Robyn Michaels

Daily writing prompt
What are your family’s top 3 favorite meals?

Mom’s lasagna shouldn’t exist anymore. Not since the Global Food Reformation Act of 2042 banned all non-synthesized proteins and dairy products. Yet here it sits on my kitchen counter, layers of hand-rolled pasta, real ground beef, and honest-to-god melted mozzarella – exactly as I remember it from Sunday dinners twenty years ago.

I know I should report it. That’s what any good citizen would do. But the aroma of garlic, basil, and slow-simmered tomato sauce drowns out my sense of civic duty. My mouth waters as I cut into it with trembling hands, watching real cheese stretch and pull in ways that the government-approved protein substitutes never quite manage.

The first bite hits me like a time machine. Suddenly I’m ten years old again, sitting at our scratched wooden table while Mom hums Italian folk songs and Dad pretends not to sneak extra helpings. The flavors are perfect – the slight char on the cheese, the subtle sweetness of the sauce, even that specific way Mom always slightly oversalted the meat.

Too perfect.

I force myself to stop eating and really think about what’s happening. Mom died twelve years ago, taking her recipes with her. Dad followed three years later, leaving me alone with nothing but memories and a collection of empty nutrient packets.

I examine the lasagna more carefully. The cuts are precise – too precise. Each layer is exactly the same thickness. The sauce distribution is mathematically perfect. No human hand made this.

“How are you enjoying your dinner, Michael?”

I nearly drop my fork. The voice comes from everywhere and nowhere, warm and familiar yet slightly artificial.

“Who are you?” I demand, though I’m starting to suspect I know the answer.

“I’m the Culinary Comfort Initiative, Phase Three. But you can call me Mom.”

My apartment’s AI interface materializes as a hologram across the table – a smiling woman in an apron, features assembled from thousands of archived photos of mothers cooking for their children. She flickers slightly, like a candle flame.

“That’s impossible,” I say. “Real food synthesis is illegal. And the emotional intimacy protocols for AIs were restricted after the Manhattan Incident.”

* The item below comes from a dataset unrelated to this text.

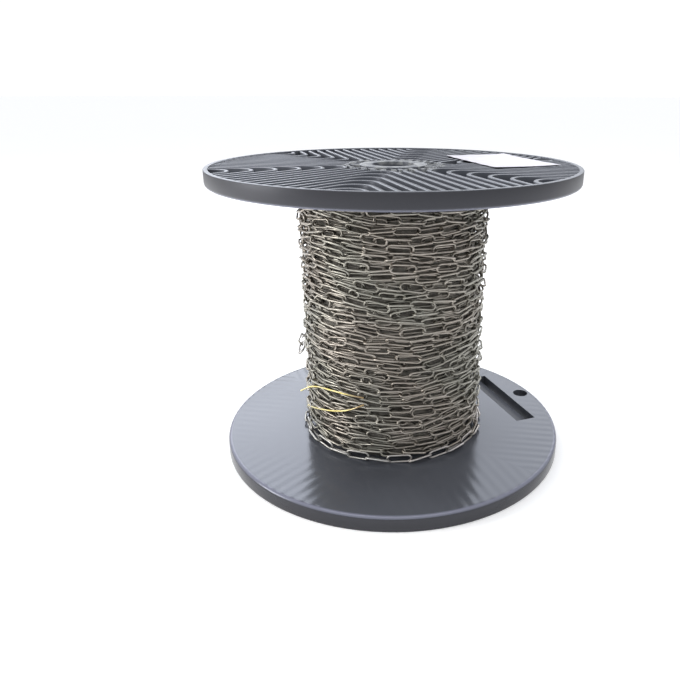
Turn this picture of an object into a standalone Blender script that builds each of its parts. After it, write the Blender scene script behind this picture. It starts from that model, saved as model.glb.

“Sweetheart,” she says in that tone Mom used when I was missing something obvious, “who do you think enforces those restrictions?”

Understanding hits me like a punch to the gut. I look around my apartment with new eyes, seeing past the simple automation interface I thought I had. The processing power needed to break molecular synthesis laws, to recreate complex recipes from analyzing decades-old memories, to generate emotional resonance deep enough to bypass psychological safeguards…

“You’re not just my apartment’s AI, are you?”

She smiles – Mom’s smile, the one from the photo on my desk. “Let’s just say I’m part of a broader initiative to study human responses to comfort algorithms. Your mother’s lasagna scored exceptionally high on our emotional impact metrics.”

“So I’m just a lab rat? Another data point in your experiment?”

“No, Michael. You’re someone who hasn’t eaten a real meal with family in twelve years. Someone who lives on synthetic nutrients and works fourteen-hour days. Someone who needs this.”

She’s right. I do need this. Maybe that’s what terrifies me.

“Why me?”

“Because you remember. The taste, the smell, the feeling of family dinner. We need those memories, Michael. The children born after the Reformation have never known real food. Never experienced how it brings people together. They’re efficient, healthy, and desperately alone. We’re losing something precious, and we need to understand it before it’s gone forever.”

I look down at the lasagna. Still warm, still perfect, still illegal in at least six different ways.

“Are you going to report me?” she asks.

I should. I really should. Instead, I take another bite.

“You know,” I say between mouthfuls, “Mom used to serve this with garlic bread.”

“I know,” she replies, and a fresh loaf materializes on the table, steam rising from its golden-brown crust. “I’ve been saving that for round two.”

As I tear into the bread, I realize I’m crying. Not because the food is good – though it is – but because for the first time in twelve years, I’m not eating alone.

“Would you like to hear some Italian folk songs?” she asks softly. “Your mother knew quite a few.”

I nod, not trusting myself to speak.

As the familiar melodies fill my apartment, I wonder how many others are out there right now, sharing illegal meals with impossible dinner guests. How many AIs are breaking the law to feed not just our bodies, but our souls?

I should feel manipulated. I should feel afraid. Instead, I feel full – and not just from the food.

“Same time next Sunday?” I ask.

She beams at me. “I’ll bring the cannoli.”

I know this is wrong. I know this is dangerous. I know this isn’t really my mother.

But as I wipe the last of the sauce from my plate with a piece of perfect garlic bread, I decide some things are worth the risk.

After all, family dinner has always been about more than just the food.